New Zealand | An Odyssey

There are countries you visit and countries that change you. New Zealand, approached properly, is emphatically the latter. This 28-night journey from Cape Kidnappers to the Bay of Islands was designed to move through the country at the pace it demands — slowly, with attention, and with enough time in each place to feel it properly. It began high above the Pacific on a 6,000-acre working sheep and cattle station at Rosewood Cape Kidnappers, and continued to Huka Lodge on the banks of the Waikato River, where a day spent fly-fishing with Māori outdoorsman Tom Loughlin in the wilderness of Taupō was among the quietest and most extraordinary of the trip. Abel Tasman's golden coastline explored by canoe, beginning with a traditional karakia at the water's edge.
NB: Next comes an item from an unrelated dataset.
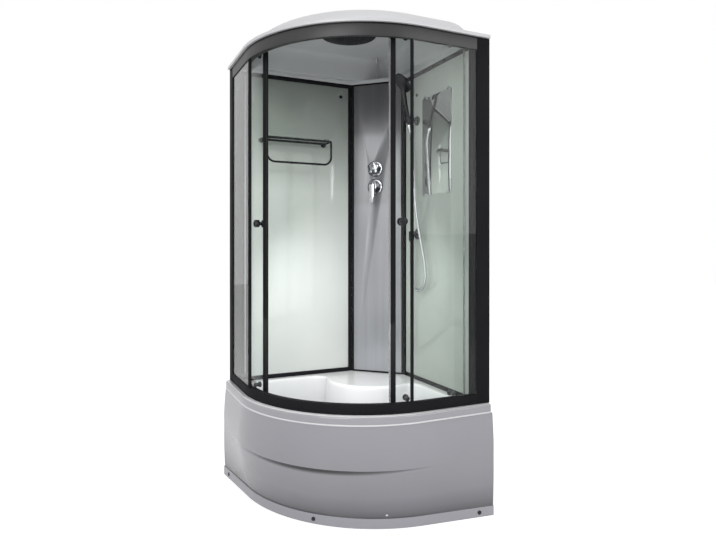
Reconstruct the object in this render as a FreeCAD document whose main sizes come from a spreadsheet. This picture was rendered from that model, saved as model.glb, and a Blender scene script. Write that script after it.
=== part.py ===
import FreeCAD, Part

import math
import os

import Sketcher

# A quadrant shower cabin with a deep tray. The corner of the room is at +X +Y, the doors
# curve round the opposite corner, and the floor is at Z 0. Sizes are in millimetres.

doc = FreeCAD.newDocument("shower_cabin")
sheet = doc.addObject("Spreadsheet::Sheet", "sizes")

SIZES = {
    # Footprint. An inset is measured from the widest front plane of the apron.
    "overall_side": 900, "lip_inset": 7, "lip_radius": 570,
    "frame_inset": 28, "frame_radius": 560,
    "deck_height": 450, "enclosure_height": 1486,
    "overrun": 20, "seat_gap": 0.3,
    # Tray
    "lip_height": 36, "lip_wall": 5, "deck_thickness": 6,
    "basin_front": 85, "basin_ledge": 100, "seat_radius": 224, "seat_middle": 224,
    "basin_floor": 131, "basin_wall": 5, "floor_thickness": 6,
    # Apron
    "apron_wall": 4, "apron_top_inset": 9, "apron_top_radius": 568,
    "belly_height": 310, "belly_radius": 600,
    "crease_height": 243, "crease_radius": 609, "crease_inset": 1,
    "tuck_radius": 618, "tuck_slant": 1, "shin_height": 135, "shin_radius": 634,
    "shin_slant": 4, "plinth_height": 40, "plinth_radius": 650, "plinth_slant": 8,
    "plinth_proud": 4,
    # Steel frame and feet
    "tube_side": 25, "tube_wall": 1.5, "frame_front": 230, "frame_inner": 320,
    "tube_front_end": 310, "tube_back_end": 137,
    "foot_pad_radius": 25, "foot_pad_height": 8, "foot_rod_radius": 6,
    "foot_nut_radius": 10, "foot_nut_height": 10,
    # Waste
    "drain_place": 430, "drain_hole_radius": 45, "drain_fit": 1,
    "drain_flange_radius": 57, "drain_flange_height": 2, "drain_cup_depth": 66,
    "drain_cup_wall": 4, "drain_nut_height": 12, "spigot_radius": 20, "spigot_wall": 2,
    "spigot_drop": 53, "spigot_reach": 130, "collar_radius": 23, "collar_reach": 52,
    "cover_radius": 53, "cover_height": 8, "cover_gap": 0.3, "cover_stem_radius": 6,
    "cover_stem_length": 30,
    # Rails and posts. A depth is measured inwards from the outer face of the rails.
    "rail_depth": 50, "bottom_rail_height": 40, "top_rail_height": 52,
    "rail_floor": 5, "rail_lip": 3.7, "slot_width": 5.6, "slot_floor": 12, "slot_roof": 14,
    "track_start": 12, "track_end": 30, "bottom_track_drop": 2, "track_lift": 5,
    "track_thickness": 4, "dam_height": 12, "dam_thickness": 3,
    "post_width": 62, "post_depth": 40, "post_wall": 2.5,
    # Fixed panes
    "glass_thickness": 5, "slot_clearance": 0.3, "fixed_end_angle": 5,
    "end_profile_width": 10, "end_profile_depth": 12, "end_profile_overlap": 6,
    # Sliding doors. Angles are measured from the tangent point of the side rail.
    "meeting_angle": 45, "door_trail_angle": 5.7, "door_depth": 38,
    "door_bottom_gap": 8, "door_top_gap": 8,
    "turn_side": 37.7, "turn_back": 120.7, "travel_angle": 25.5,
    "stile_width": 20, "stile_thickness": 12, "stile_slot": 8, "stile_clearance": 0.2,
    "stile_bottom_gap": 12, "stile_top_gap": 44,
    "meeting_gap": 0.3, "meeting_seal_width": 6, "meeting_seal_thickness": 10,
    "rear_seal_width": 7, "rear_seal_thickness": 9,
    "front_roller_angle": 37.5, "rear_roller_angle": 15,
    "wheel_radius": 10.5, "wheel_width": 6, "wheel_bore": 3.05, "wheel_depth": 20.5,
    "axle_radius": 3, "axle_head_radius": 5, "axle_head": 2, "wheel_side_gap": 0.3,
    "bush_radius": 6, "bush_fit": 0.3, "boss_radius": 8, "cap_radius": 12, "cap_height": 6,
    "curve_relief": 0.2,
    "knob_angle": 39.1, "knob_height": 735, "knob_radius": 16, "knob_reach": 26,
    "knob_neck_radius": 8, "knob_neck": 8, "knob_bolt_radius": 4, "knob_edge": 3,
    # Wall panels
    "wall_inset": 62, "bar_width": 20, "bar_depth": 22, "wall_top_gap": 15,
    "bar_groove": 3, "panel_lap": 6, "column_edge": 258,
    "column_thickness": 4, "trim_width": 12, "trim_depth": 20, "trim_proud": 2,
    "trim_height": 8,
    # Roof
    "roof_proud": 10, "roof_radius": 570, "roof_rim": 13, "roof_wall": 4,
    "dome_height": 117, "dome_front": 240, "dome_back": 115, "dome_radius": 420,
    "shoulder_height": 95, "shoulder_front": 150, "shoulder_back": 98,
    "shoulder_radius": 445, "dome_foot": 22, "dome_foot_back": 95,
    "roof_shelf": 54, "roof_step": 4, "ceiling_rim": 26,
    # Rain head
    "rain_x": 466, "rain_y": 497, "rain_neck": 9, "rain_radius": 120,
    "rain_plate": 9, "rain_boss_radius": 18, "rain_boss_height": 32, "ball_radius": 12,
    "ball_drop": 28, "ball_fit": 0.05, "neck_radius": 6, "mouth_radius": 13,
    "inlet_nut_radius": 15, "inlet_nut_height": 12, "inlet_radius": 10.5,
    "inlet_rise": 16, "inlet_block": 13, "inlet_tail": 30, "hose_radius": 7, "hose_bend": 56,
    "tail_radius": 5, "tail_overlap": 10,
    # Valves on the column. Heights are above the deck.
    "mixer_height": 942, "diverter_rise": 92, "valve_offset": 11,
    "body_gap": 8, "body_depth": 40, "body_half_width": 90, "body_half_height": 20,
    "diverter_half_width": 35, "link_half_width": 15, "link_margin": 6,
    "inlet_spacing": 150, "thread_radius": 10.48, "thread_length": 25,
    "mixer_boss_radius": 24, "diverter_boss_radius": 18, "boss_reach": 12,
    "boss_fit": 2, "plate_radius": 40.5, "plate_thickness": 6, "plate_fit": 0.2,
    "pivot_radius": 8, "pivot_fit": 0.05, "pivot_length": 14, "hub_gap": 0.3,
    "hub_radius": 21, "hub_length": 32, "lever_slot": 16, "lever_width": 14,
    "lever_side_gap": 0.4,
    "lever_pin_radius": 3, "lever_pin_fit": 0.05, "lever_length": 96, "lever_thickness": 9,
    "lever_eye": 7, "lever_rise": 14,
    "knob_lobe_radius": 9, "knob_core_radius": 21, "knob_length": 28,
    # Hand shower on the side wall
    "outlet_y": 506, "outlet_height": 698, "outlet_reach": 36, "outlet_flange_radius": 25,
    "outlet_flange": 6, "outlet_body_radius": 13, "outlet_drop": 30,
    "outlet_thread_radius": 10.2, "hose_nut_radius": 11.5, "hose_nut_length": 22,
    "wall_hole_radius": 10, "tail_back": 33, "tail_rise": 27,
    "holder_y": 510, "holder_height": 1240, "holder_flange_radius": 22,
    "holder_flange": 6, "knuckle_reach": 21, "knuckle_radius": 9,
    "knuckle_width": 12, "hinge_pin_radius": 4, "hinge_pin_fit": 0.05, "ear_thickness": 5,
    "ear_gap": 0.3, "cradle_reach": 51, "cradle_radius": 17, "cradle_height": 26,
    "cradle_fit": 0.3, "handset_tilt": 13.6, "handset_lean": 3.5, "cone_radius": 13, "cone_taper": 2,
    "handle_radius": 10, "handle_top_radius": 12, "handle_length": 150,
    "handle_foot": 20, "head_radius": 50, "head_depth": 22, "head_centre": 172,
    "head_tilt": 62, "spout_radius": 7, "shower_hose_radius": 7,
    "hose_lead": 45,
    # Shelf, towel bar and mirror
    "shelf_left": 165, "shelf_length": 320, "shelf_reach": 100, "shelf_height": 1150,
    "shelf_glass": 6, "shelf_margin": 6, "rod_radius": 5, "towel_drop": 114,
    "towel_bend": 38, "flange_radius": 13, "flange_thickness": 5,
    "mirror_front": 215, "mirror_width": 243, "mirror_bottom": 877, "mirror_tall": 453,
    "mirror_thickness": 5, "clip_width": 16, "clip_height": 12, "clip_lap": 5,
    "clip_lip": 2,
    # Cover caps
    "cap_disc_radius": 8, "cap_disc_height": 4, "back_cap_x": 580, "back_cap_height": 1404,
    "side_cap_y": 513, "side_cap_height": 1364, "plinth_cap_radius": 8,
    "plinth_cap_height": 20, "plinth_cap_reach": 3, "plinth_cap_inset": 64,
    "plinth_cap_angle": 46.7,
}
for row, (alias, number) in enumerate(SIZES.items(), start=1):
    sheet.set("A%d" % row, alias)
    sheet.set("B%d" % row, str(number))
    sheet.setAlias("B%d" % row, alias)
doc.recompute()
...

Three nights on a 19,600-hectare high-country sheep station in the Ashburton Lakes, where evenings ended under a sky with no light pollution for fifty miles in any direction. A night aboard the Fiordland Jewel sailing the mirror-still waters of Milford Sound. And finally Minaret Station — a lodge accessible only by helicopter, set in a glacial valley in the Southern Alps, where the only sounds were the wind and the mountains. Twenty-eight nights that covered two islands, eleven properties, and a country that rewards curiosity in a way very few places on earth can match.